Inscription on the Representative List of the Intangible Cultural Heritage of Humanity, covering Jeju (2016).
Protection and transmission of diving production skills and knowledge along the entire Korean coast (2017).
※ Around 2021 the numbering system for Intangible Heritage designations was abolished, so current official documents write simply “National Intangible Heritage: Haenyeo” without a number (‘No. 132’ is a historical label). Source · Korea Heritage Service, Korea Heritage Portal heritage.go.kr
Bare-body, breath-hold diving
Without any oxygen supply, haenyeo free-dive with bare bodies to about 10 m and, holding one breath for roughly a minute, harvest abalone, top shells, sea urchins, and seaweed (breath-hold harvesting). By skill they are ranked as sanggun · junggun · hagun, and before entering the water they hold a Jamsugut to pray to the sea goddess for safety and a good catch. In essence it is the same breath-hold (apnea) diving as modern freediving.

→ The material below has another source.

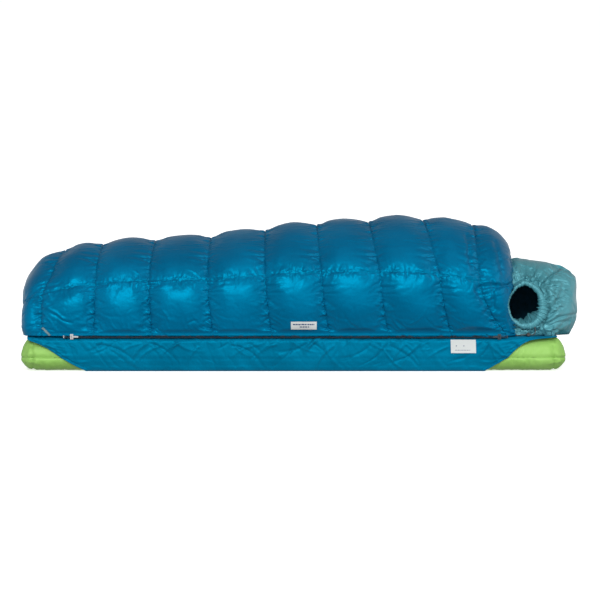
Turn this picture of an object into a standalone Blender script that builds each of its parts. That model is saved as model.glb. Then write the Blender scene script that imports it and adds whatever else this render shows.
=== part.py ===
"""A hooded quilted down sleeping bag whose lower half is a fabric sleeve round an inflatable pad.

Metres, +Z up, +X towards the hood and -Y towards the zip. The origin is on the ground, under the
middle of the whole object. The quilted top is an arch that stands on the sleeve. Its middle part
lifts about its far lower edge, the way an unzipped top is raised, and the footbox, the shoulders
and the hood stay with the sleeve.
"""

import math

import bmesh
import bpy
from mathutils import Matrix, Vector

# Pad and sleeve
PAD_LENGTH, PAD_WIDTH, PAD_CORNER = 1.8285, 0.506, 0.05
PAD_FOOT_X = -0.9385
PAD_BOTTOM, PAD_TOP = 0.0018, 0.1157
PAD_EDGE_ROUND, PAD_EDGE_POWER = 0.045, 2.4
PAD_SKIN = 0.0012
PAD_WALL_Y = (-0.15, -0.05, 0.05, 0.15)
PAD_WALL_LENGTH, PAD_WALL_THICK = 1.62, 0.0012
PAD_EDGE_STEPS, PAD_EDGE_SPREAD, PAD_LEAST_CORNER = 5, 1.8, 0.004
SLEEVE_HALF, SLEEVE_TOP, SLEEVE_CORNER, SLEEVE_WALL = 0.2585, 0.1175, 0.022, 0.0012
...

The breath gasped out on surfacing —
sumbisori is the emblem of the haenyeo.
Simple tools that supported bare-body diving
A buoyancy float hugged to the chest.
A net bag hung from the tewak for the catch.
An iron tool for prying abalone off the rocks.
Hand tools for gathering seaweed and shellfish.
From the cotton ‘mulsojungi’ to the rubber wetsuit.
A record from the 10th year of King Sukjong of Goryeo that Yun Eung-gyun, posted to Tamna (Jeju), banned the haenyeo’s ‘nude harvesting’ — the earliest surviving documentary evidence.
A record that Yun Eung-gyun banned haenyeo from harvesting in the nude, in the 10th year of King Sukjong of Goryeo.
As male divers (pojak) declined, abalone harvesting shifted mainly to women (haenyeo).
Historical names. ‘Haenyeo’ spread during the Japanese colonial period.
‘Haenyeo’ takes hold as the standard term. Elderly haenyeo still say ‘jomsu/jamsu.’
The public Haenyeo Museum
in Gujwa-eup, Jeju City
The public Haenyeo Museum, which presents Jeju’s haenyeo culture comprehensively, sits in Gujwa-eup, Jeju City, where many haenyeo remain. It recreates and exhibits the haenyeo’s history, daily life, harvesting tools, and homes, and provides guidance materials for foreign visitors.
Viewing and some experiences,
open to foreigners too
Haenyeo diving is intangible heritage, yet within seasonal and capacity limits foreigners can watch or take part in some experiences. In some fishing villages and tourist sites you can see real harvesting and seafood sales, and there have been reports of foreigners joining courses at Hansupul Haenyeo School (Hallim, Jeju City), Beophwan Jomnyeo Village, and Hado Fishing Village Experience.
A living heritage facing a crisis of transmission
Haenyeo culture faces a transmission crisis of rapid aging and population decline. Many cite ‘resource depletion from a changing sea environment’ as their greatest difficulty — the haenyeo are also witnesses on the front line of climate change. Jeju Province combines health and safety support for elderly haenyeo with the cultivation of new ones, and transmission continues through the layered channels of families, haenyeo schools, fishing-village cooperatives, haenyeo associations, and the Haenyeo Museum.
Why dive Korea — the climate-change front line- Foreigners’ hands-on ‘harvesting experience’ — fishing-cooperative and haenyeo-school programs vary by season, capacity, and year. A permanent English booking channel is hard to confirm from primary sources. Check directly with the operator before visiting.
- Scope of haenyeo population figures — the figures above are mostly reported values for ‘Jeju City.’ Totals for all of Jeju or the whole country (Busan, Gyeongnam, etc.) differ by source, so we do not assert a single nationwide number.
- Fees & hours — Haenyeo Museum and experience fees/hours are as of 2025–2026 and change yearly. Reconfirm just before visiting.